Note each line that includes the word "handed". Copy those lines.

===============

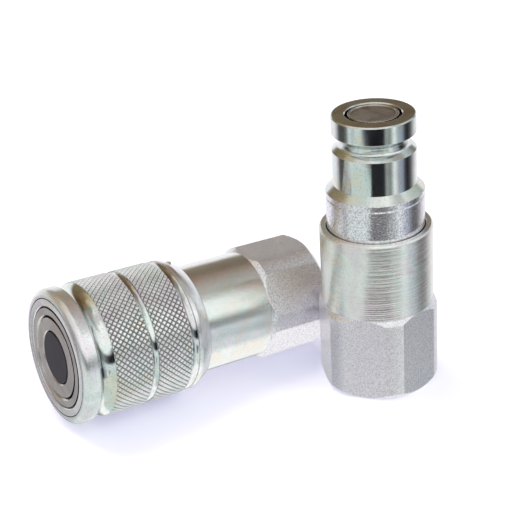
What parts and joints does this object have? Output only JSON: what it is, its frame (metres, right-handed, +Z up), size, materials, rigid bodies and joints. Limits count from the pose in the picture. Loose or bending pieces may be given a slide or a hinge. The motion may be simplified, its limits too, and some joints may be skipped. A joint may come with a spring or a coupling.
{
  "type": "liquid cooling quick coupling",
  "caption": "Flat-face quick coupling in two uncoupled halves: a standing plug with a valved nose and a lying socket with a knurled locking sleeve, each with a hexagon and threaded port.",
  "frame": {"origin": "centre of the plug's port end, on the ground", "axes": "+Z up along the plug's axis towards its nose; the socket lies to the -X side with its mating face towards -X and -Y"},
  "size_m": [0.1001, 0.0617, 0.0687],
  "materials": {
    "zinc_turned": "turned steel, zinc plated and clear passivated",
    "zinc_polished": "finely turned steel, zinc plated and clear passivated",
    "stem_steel": "dark matte steel",
    "plain_steel": "plain machined steel",
    "ball_steel": "polished hardened steel",
    "spring_steel": "drawn spring wire",
    "seal_rubber": "moulded black rubber",
    "backup_plastic": "turned white fluoroplastic"
  },
  "bodies": {
    "root": {"plug_adapter": "zinc_turned", "plug_nose_body": "zinc_polished", "plug_body_seal": "seal_rubber", "plug_spider": "plain_steel", "plug_snap_ring": "plain_steel", "plug_spring": "spring_steel", "socket_adapter": "zinc_turned", "socket_body": "zinc_polished", "socket_body_seal": "seal_rubber", "nose_seal": "seal_rubber", "nose_backup_ring": "backup_plastic", "locking_ball_1": "ball_steel", "locking_ball_2": "ball_steel", "locking_ball_3": "ball_steel", "locking_ball_4": "ball_steel", "locking_ball_5": "ball_steel", "locking_ball_6": "ball_steel", "locking_ball_7": "ball_steel", "locking_ball_8": "ball_steel", "sleeve_spring": "spring_steel", "valve_sleeve_spring": "spring_steel", "stem": "stem_steel", "stem_seal": "seal_rubber", "stem_spider": "plain_steel", "stem_nut": "plain_steel"},
    "plug_poppet": {"plug_poppet": "zinc_polished", "plug_poppet_seal": "seal_rubber"},
    "sleeve_spring_washer": {"sleeve_spring_washer": "plain_steel"},
    "locking_sleeve": {"locking_sleeve": "zinc_turned", "sleeve_pin": "zinc_turned"},
    "valve_sleeve": {"valve_sleeve": "zinc_polished"}
  },
  "joints": [
    {"name": "poppet_slide", "type": "slide", "parent": "root", "child": "plug_poppet", "axis": [0, 0, -1], "range_m": [0, 0.0167], "stiffness_N_per_m": 800, "springref_m": -0.01, "deforming": ["plug_spring"]},
    {"name": "sleeve_slide", "type": "slide", "parent": "root", "child": "sleeve_spring_washer", "axis": [0.8503, 0.521, -0.0745], "range_m": [0, 0.005], "stiffness_N_per_m": 2000, "springref_m": -0.005, "deforming": ["sleeve_spring"]},
    {"name": "sleeve_turn", "type": "hinge", "parent": "sleeve_spring_washer", "child": "locking_sleeve", "pos_m": [-0.06396, -0.00654, 0.01747], "axis": [0.8503, 0.521, -0.0745], "continuous": true},
    {"name": "valve_sleeve_slide", "type": "slide", "parent": "root", "child": "valve_sleeve", "axis": [0.8503, 0.521, -0.0745], "range_m": [0, 0.0167], "stiffness_N_per_m": 800, "springref_m": -0.01, "deforming": ["valve_sleeve_spring"]}
  ]
}
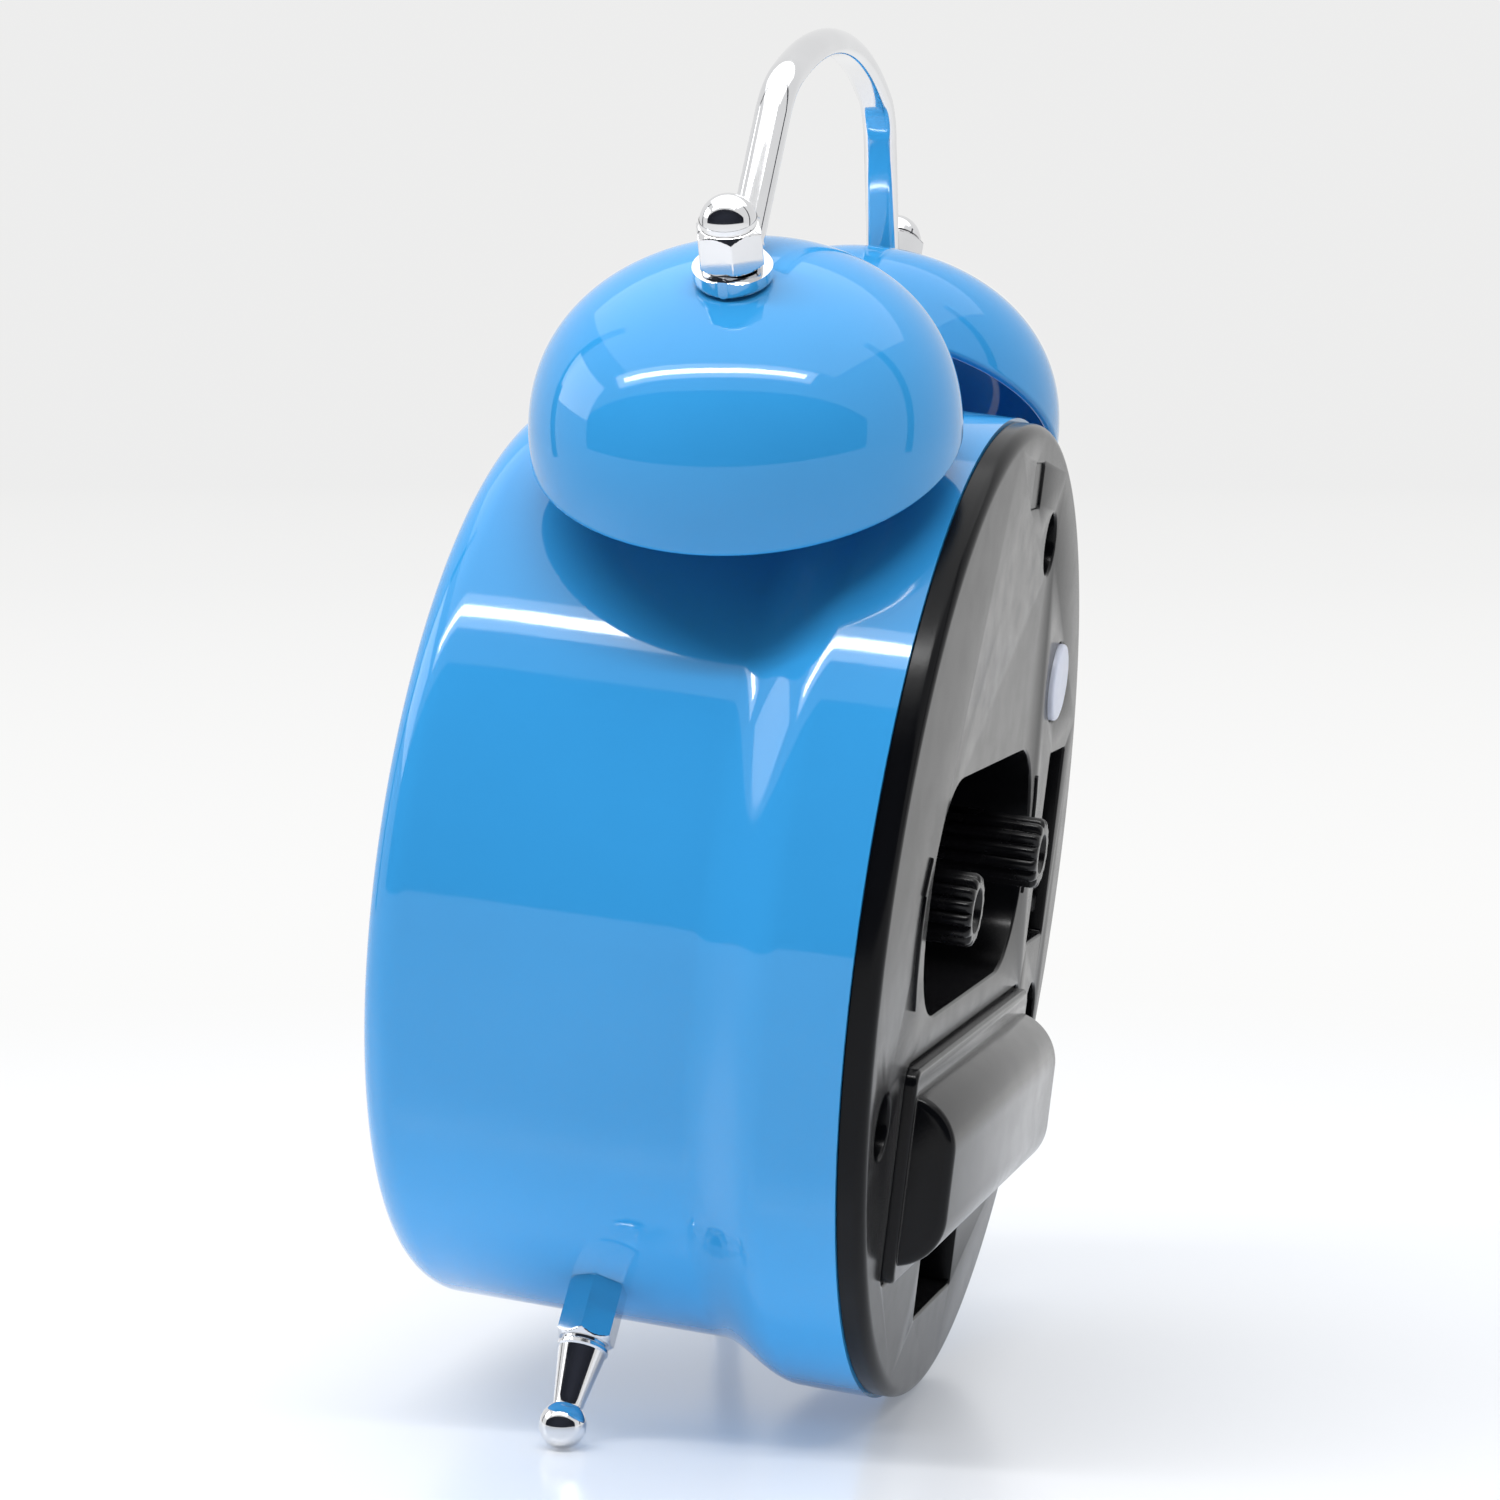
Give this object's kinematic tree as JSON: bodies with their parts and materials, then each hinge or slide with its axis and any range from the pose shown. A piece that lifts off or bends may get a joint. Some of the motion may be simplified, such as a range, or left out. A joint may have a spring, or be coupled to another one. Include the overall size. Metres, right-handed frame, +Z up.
{
  "type": "alarm clock",
  "caption": "Twin-bell alarm clock with a round steel drum, two tilted bells, a bow handle, ball feet, and a moulded rear cover with setting knobs and a battery door.",
  "frame": {"origin": "on the floor plane, below the centre of the bounding box; the clock stands on two ball feet and the rear rim", "axes": "+Z up; the dial faces -Y and leans back 7 degrees; the rear cover faces +Y; +X points to the right-hand bell as seen facing the dial"},
  "size_m": [0.0968, 0.0598, 0.1338],
  "materials": {
    "drum_paint": "gloss",
    "bell_paint": "gloss",
    "chrome": "polished",
    "steel": "satin",
    "black_plastic": "satin",
    "knob_plastic": "satin",
    "button_plastic": "satin",
    "lens": "clear",
    "dial_print": "matte",
    "white_plastic": "satin",
    "hand_black": "satin",
    "hand_red": "satin",
    "brass": "polished",
    "copper_wire": "varnished wire",
    "circuit": "satin",
    "magnet": "matte",
    "cell_wrap": "printed sleeve",
    "lead_red": "satin",
    "rubber": "matte",
    "nylon": "satin",
    "lamp": "clear resin"
  },
  "bodies": {
    "clock": {"case_shell": "drum_paint", "front_lens": "lens", "dial_ring": "white_plastic", "dial": "dial_print", "post_ring": "white_plastic", "rear_cover": "black_plastic", "cover_screws": "steel", "light_switch": "circuit", "movement_base": "white_plastic", "movement_cover": "white_plastic", "movement_screws": "steel", "wheel_pins": "steel", "stator": "magnet", "step_coil": "copper_wire", "circuit_board": "circuit", "striker_bracket": "steel", "striker_coil": "copper_wire", "striker_core": "magnet", "battery_cell": "cell_wrap", "contact_plate": "steel", "contact_spring": "steel", "power_leads": "lead_red", "dial_lamp": "lamp", "bell_stud_right": "chrome", "bell_stud_left": "chrome", "stud_nuts": "steel", "bell_bushes": "rubber", "bell_right": "bell_paint", "bell_left": "bell_paint", "handle": "chrome", "cap_nuts": "chrome", "foot_right": "chrome", "foot_left": "chrome", "foot_nuts": "steel"},
    "battery_door": {"battery_door": "black_plastic"},
    "alarm_switch": {"alarm_switch": "black_plastic"},
    "light_button": {"light_button": "button_plastic"},
    "time_setter": {"time_knob": "knob_plastic", "motion_wheel": "brass"},
    "minutes": {"cannon_pinion": "brass", "minute_hand": "hand_black"},
    "hours": {"hour_wheel": "brass", "hour_hand": "hand_black"},
    "alarm_setter": {"alarm_knob": "knob_plastic", "alarm_pinion": "brass"},
    "alarm": {"alarm_wheel": "brass", "alarm_hand": "hand_red"},
    "seconds": {"second_wheel": "brass", "second_hand": "hand_red"},
    "third_wheel": {"third_wheel": "brass"},
    "centre_wheel": {"centre_wheel": "brass"},
    "step_wheel": {"step_wheel": "nylon"},
    "rotor": {"rotor": "magnet"},
    "hammer": {"hammer_arm": "steel", "hammer_head": "chrome"}
  },
  "joints": [
    {"name": "battery_door_hinge", "type": "hinge", "parent": "clock", "child": "battery_door", "pos_m": [0, 0.02278, 0.03611], "axis": [1, 0, 0], "range_deg": [0, 60]},
    {"name": "alarm_switch_slide", "type": "slide", "parent": "clock", "child": "alarm_switch", "axis": [0, 0.1219, 0.9925], "range_m": [0, 0.0072]},
    {"name": "light_button_press", "type": "slide", "parent": "clock", "child": "light_button", "axis": [0, -0.9925, 0.1219], "range_m": [0, 0.0008], "stiffness_N_per_m": 300, "springref_m": -0.001},
    {"name": "time_knob_turn", "type": "hinge", "parent": "clock", "child": "time_setter", "pos_m": [-0.0096, 0.02227, 0.0533], "axis": [0, 0.9925, -0.1219], "continuous": true},
    {"name": "minute_hand_turn", "type": "hinge", "parent": "clock", "child": "minutes", "pos_m": [0, -0.0141, 0.05243], "axis": [0, 0.9925, -0.1219], "continuous": true},
    {"name": "hour_hand_turn", "type": "hinge", "parent": "clock", "child": "hours", "pos_m": [0, -0.0141, 0.05243], "axis": [0, 0.9925, -0.1219], "continuous": true},
    {"name": "alarm_knob_turn", "type": "hinge", "parent": "clock", "child": "alarm_setter", "pos_m": [0.0144, 0.02188, 0.05012], "axis": [0, 0.9925, -0.1219], "continuous": true},
    {"name": "alarm_hand_turn", "type": "hinge", "parent": "clock", "child": "alarm", "pos_m": [0, -0.0141, 0.05243], "axis": [0, 0.9925, -0.1219], "continuous": true},
    {"name": "second_hand_turn", "type": "hinge", "parent": "clock", "child": "seconds", "pos_m": [0, -0.0141, 0.05243], "axis": [0, 0.9925, -0.1219], "continuous": true},
    {"name": "third_wheel_turn", "type": "hinge", "parent": "clock", "child": "third_wheel", "pos_m": [0, -0.00939, 0.04157], "axis": [0, 0.9925, -0.1219], "continuous": true},
    {"name": "centre_wheel_turn", "type": "hinge", "parent": "clock", "child": "centre_wheel", "pos_m": [0, -0.00815, 0.05169], "axis": [0, 0.9925, -0.1219], "continuous": true},
    {"name": "step_wheel_turn", "type": "hinge", "parent": "clock", "child": "step_wheel", "pos_m": [0.0043, -0.00724, 0.05909], "axis": [0, 0.9925, -0.1219], "continuous": true},
    {"name": "rotor_turn", "type": "hinge", "parent": "clock", "child": "rotor", "pos_m": [0.0043, -0.00636, 0.06623], "axis": [0, 0.9925, -0.1219], "continuous": true},
    {"name": "hammer_swing", "type": "hinge", "parent": "clock", "child": "hammer", "pos_m": [0, 0.00357, 0.06839], "axis": [0, 0.9925, -0.1219], "range_deg": [-6.2, 6.2], "stiffness_Nm_per_rad": 0.03}
  ],
  "couplings": [
    {"joint": "minute_hand_turn", "follows": "time_knob_turn", "ratio": -3},
    {"joint": "hour_hand_turn", "follows": "time_knob_turn", "ratio": -0.25},
    {"joint": "alarm_hand_turn", "follows": "alarm_knob_turn", "ratio": -0.71429},
    {"joint": "third_wheel_turn", "follows": "second_hand_turn", "ratio": -0.125},
    {"joint": "centre_wheel_turn", "follows": "second_hand_turn", "ratio": 0.016667},
    {"joint": "step_wheel_turn", "follows": "second_hand_turn", "ratio": -5},
    {"joint": "rotor_turn", "follows": "second_hand_turn", "ratio": 30}
  ]
}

===============

> Solution to the problem
What parts and joints does this object have? Output only JSON: what it is, its frame (metres, right-handed, +Z up), size, materials, rigid bodies and joints. Limits count from the pose in the picture. Loose or bending pieces may be given a slide or a hinge. The motion may be simplified, its limits too, and some joints may be skipped. A joint may come with a spring or a coupling.
Give this object's kinematic tree as JSON: bodies with their parts and materials, then each hinge or slide with its axis and any range from the pose shown. A piece that lifts off or bends may get a joint. Some of the motion may be simplified, such as a range, or left out. A joint may have a spring, or be coupled to another one. Include the overall size. Metres, right-handed frame, +Z up.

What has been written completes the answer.